▸ **DATA PROVIDED**:
----------

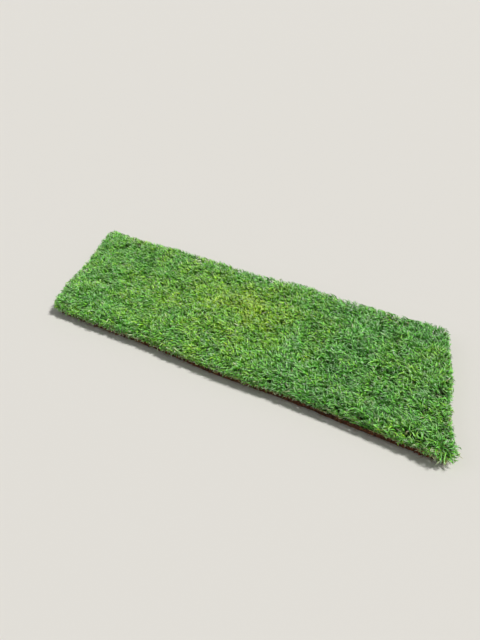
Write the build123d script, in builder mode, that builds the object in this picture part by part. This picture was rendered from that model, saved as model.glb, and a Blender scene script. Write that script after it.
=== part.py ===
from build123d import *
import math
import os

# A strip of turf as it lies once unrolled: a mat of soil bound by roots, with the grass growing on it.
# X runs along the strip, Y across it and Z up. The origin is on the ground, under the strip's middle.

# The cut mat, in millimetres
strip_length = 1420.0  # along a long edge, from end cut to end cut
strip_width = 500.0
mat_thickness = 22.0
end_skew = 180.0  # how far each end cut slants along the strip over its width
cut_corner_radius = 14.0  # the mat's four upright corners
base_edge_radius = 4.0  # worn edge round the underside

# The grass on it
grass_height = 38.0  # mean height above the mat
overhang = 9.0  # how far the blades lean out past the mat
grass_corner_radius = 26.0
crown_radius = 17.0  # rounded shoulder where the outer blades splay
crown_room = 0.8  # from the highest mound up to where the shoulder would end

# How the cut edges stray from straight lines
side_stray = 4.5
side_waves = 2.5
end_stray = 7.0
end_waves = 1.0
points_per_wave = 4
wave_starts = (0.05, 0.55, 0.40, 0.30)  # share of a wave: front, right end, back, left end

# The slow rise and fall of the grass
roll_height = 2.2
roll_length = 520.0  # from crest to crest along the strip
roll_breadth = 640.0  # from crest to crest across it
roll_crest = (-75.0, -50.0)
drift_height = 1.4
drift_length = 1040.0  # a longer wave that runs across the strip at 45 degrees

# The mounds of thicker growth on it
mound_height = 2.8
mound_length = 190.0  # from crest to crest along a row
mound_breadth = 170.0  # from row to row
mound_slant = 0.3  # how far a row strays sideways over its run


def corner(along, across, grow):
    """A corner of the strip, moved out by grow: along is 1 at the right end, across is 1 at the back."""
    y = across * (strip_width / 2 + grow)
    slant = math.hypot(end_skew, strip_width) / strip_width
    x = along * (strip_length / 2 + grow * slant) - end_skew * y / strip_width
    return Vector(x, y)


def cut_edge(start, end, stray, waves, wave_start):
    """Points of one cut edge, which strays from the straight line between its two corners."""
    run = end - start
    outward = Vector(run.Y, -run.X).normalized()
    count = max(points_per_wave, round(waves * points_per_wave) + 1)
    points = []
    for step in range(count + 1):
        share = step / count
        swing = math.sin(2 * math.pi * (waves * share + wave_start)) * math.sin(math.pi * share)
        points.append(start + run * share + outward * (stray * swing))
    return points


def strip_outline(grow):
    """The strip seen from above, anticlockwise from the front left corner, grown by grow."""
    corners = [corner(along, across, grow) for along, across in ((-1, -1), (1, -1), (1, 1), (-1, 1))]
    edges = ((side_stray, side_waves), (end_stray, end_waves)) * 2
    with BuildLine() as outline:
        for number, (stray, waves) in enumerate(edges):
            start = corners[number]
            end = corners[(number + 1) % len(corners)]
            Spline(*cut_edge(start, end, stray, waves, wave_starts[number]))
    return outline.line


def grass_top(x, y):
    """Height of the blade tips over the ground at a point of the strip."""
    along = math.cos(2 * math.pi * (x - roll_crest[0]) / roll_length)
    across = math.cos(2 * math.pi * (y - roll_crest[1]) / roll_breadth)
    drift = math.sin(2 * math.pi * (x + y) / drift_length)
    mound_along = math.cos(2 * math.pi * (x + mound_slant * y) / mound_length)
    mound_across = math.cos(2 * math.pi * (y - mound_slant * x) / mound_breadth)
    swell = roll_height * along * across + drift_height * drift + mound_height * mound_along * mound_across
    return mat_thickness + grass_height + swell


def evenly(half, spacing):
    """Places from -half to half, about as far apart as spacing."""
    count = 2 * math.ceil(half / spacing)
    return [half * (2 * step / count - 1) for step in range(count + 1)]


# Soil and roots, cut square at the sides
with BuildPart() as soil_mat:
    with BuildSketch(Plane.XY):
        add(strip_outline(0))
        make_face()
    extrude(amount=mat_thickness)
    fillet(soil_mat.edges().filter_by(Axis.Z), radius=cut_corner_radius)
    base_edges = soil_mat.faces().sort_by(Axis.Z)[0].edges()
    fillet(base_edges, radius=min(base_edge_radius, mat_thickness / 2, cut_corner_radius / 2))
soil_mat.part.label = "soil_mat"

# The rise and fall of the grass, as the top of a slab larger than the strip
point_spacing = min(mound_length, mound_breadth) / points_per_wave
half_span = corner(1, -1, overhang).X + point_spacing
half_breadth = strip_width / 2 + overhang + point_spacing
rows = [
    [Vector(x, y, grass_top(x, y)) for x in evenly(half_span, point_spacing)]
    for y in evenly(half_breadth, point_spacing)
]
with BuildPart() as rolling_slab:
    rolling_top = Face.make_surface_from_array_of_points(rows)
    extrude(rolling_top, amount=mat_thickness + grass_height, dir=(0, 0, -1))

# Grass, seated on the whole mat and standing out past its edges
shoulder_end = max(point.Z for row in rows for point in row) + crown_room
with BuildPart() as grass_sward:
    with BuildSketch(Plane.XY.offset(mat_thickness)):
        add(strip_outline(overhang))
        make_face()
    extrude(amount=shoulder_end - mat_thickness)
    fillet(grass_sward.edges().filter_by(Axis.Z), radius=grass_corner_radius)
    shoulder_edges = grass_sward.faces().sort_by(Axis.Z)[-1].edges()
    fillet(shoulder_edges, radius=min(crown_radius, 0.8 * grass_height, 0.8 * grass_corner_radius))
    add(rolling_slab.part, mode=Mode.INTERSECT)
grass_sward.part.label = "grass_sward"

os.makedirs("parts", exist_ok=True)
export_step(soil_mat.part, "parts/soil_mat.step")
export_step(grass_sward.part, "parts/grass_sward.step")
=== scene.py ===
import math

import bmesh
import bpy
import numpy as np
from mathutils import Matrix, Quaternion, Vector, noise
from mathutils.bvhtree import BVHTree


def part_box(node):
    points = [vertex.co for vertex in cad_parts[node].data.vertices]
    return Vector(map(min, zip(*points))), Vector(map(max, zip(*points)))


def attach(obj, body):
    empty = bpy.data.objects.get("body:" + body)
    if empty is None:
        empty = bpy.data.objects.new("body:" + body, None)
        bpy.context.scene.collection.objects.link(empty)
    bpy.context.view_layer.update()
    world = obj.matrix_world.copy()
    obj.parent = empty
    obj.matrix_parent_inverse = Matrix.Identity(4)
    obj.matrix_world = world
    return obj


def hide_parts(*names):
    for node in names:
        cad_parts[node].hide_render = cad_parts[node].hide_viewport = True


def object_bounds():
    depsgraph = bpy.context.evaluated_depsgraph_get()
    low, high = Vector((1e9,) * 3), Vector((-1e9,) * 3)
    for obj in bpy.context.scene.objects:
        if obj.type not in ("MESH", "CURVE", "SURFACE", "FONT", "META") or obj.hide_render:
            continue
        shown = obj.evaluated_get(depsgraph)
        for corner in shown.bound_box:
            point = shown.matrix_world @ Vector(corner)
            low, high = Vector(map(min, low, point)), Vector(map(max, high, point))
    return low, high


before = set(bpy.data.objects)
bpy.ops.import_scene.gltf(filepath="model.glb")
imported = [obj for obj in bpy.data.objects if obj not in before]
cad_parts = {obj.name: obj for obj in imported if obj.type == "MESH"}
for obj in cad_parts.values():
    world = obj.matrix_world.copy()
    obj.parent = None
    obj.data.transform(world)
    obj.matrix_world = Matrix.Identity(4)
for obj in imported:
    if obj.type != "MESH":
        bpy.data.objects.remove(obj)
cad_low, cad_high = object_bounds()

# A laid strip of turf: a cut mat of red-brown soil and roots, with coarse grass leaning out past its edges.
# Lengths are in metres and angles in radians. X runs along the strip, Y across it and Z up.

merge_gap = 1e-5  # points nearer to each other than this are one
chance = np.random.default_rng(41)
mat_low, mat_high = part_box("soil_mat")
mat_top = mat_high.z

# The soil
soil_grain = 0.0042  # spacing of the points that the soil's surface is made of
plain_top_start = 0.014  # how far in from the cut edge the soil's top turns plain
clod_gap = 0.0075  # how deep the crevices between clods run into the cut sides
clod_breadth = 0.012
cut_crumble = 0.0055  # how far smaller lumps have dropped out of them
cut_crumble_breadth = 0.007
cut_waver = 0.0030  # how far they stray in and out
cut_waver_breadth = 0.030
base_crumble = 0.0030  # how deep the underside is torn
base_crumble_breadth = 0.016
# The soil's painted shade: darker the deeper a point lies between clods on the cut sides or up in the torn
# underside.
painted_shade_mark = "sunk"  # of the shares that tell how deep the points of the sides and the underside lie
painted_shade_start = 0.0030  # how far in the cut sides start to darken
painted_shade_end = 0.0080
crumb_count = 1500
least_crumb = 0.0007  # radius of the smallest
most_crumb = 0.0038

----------

▸ **SET PROBLEM**: Reproduce word for word the material above, beginning with the line that contains "add(rolling_slab.part, mode=Mode.INTERSECT)" and ending with the line that contains "if empty is".

▸ **RESPONSE TO THE EXERCISE**:
    add(rolling_slab.part, mode=Mode.INTERSECT)
grass_sward.part.label = "grass_sward"

os.makedirs("parts", exist_ok=True)
export_step(soil_mat.part, "parts/soil_mat.step")
export_step(grass_sward.part, "parts/grass_sward.step")
=== scene.py ===
import math

import bmesh
import bpy
import numpy as np
from mathutils import Matrix, Quaternion, Vector, noise
from mathutils.bvhtree import BVHTree


def part_box(node):
    points = [vertex.co for vertex in cad_parts[node].data.vertices]
    return Vector(map(min, zip(*points))), Vector(map(max, zip(*points)))


def attach(obj, body):
    empty = bpy.data.objects.get("body:" + body)
    if empty is None:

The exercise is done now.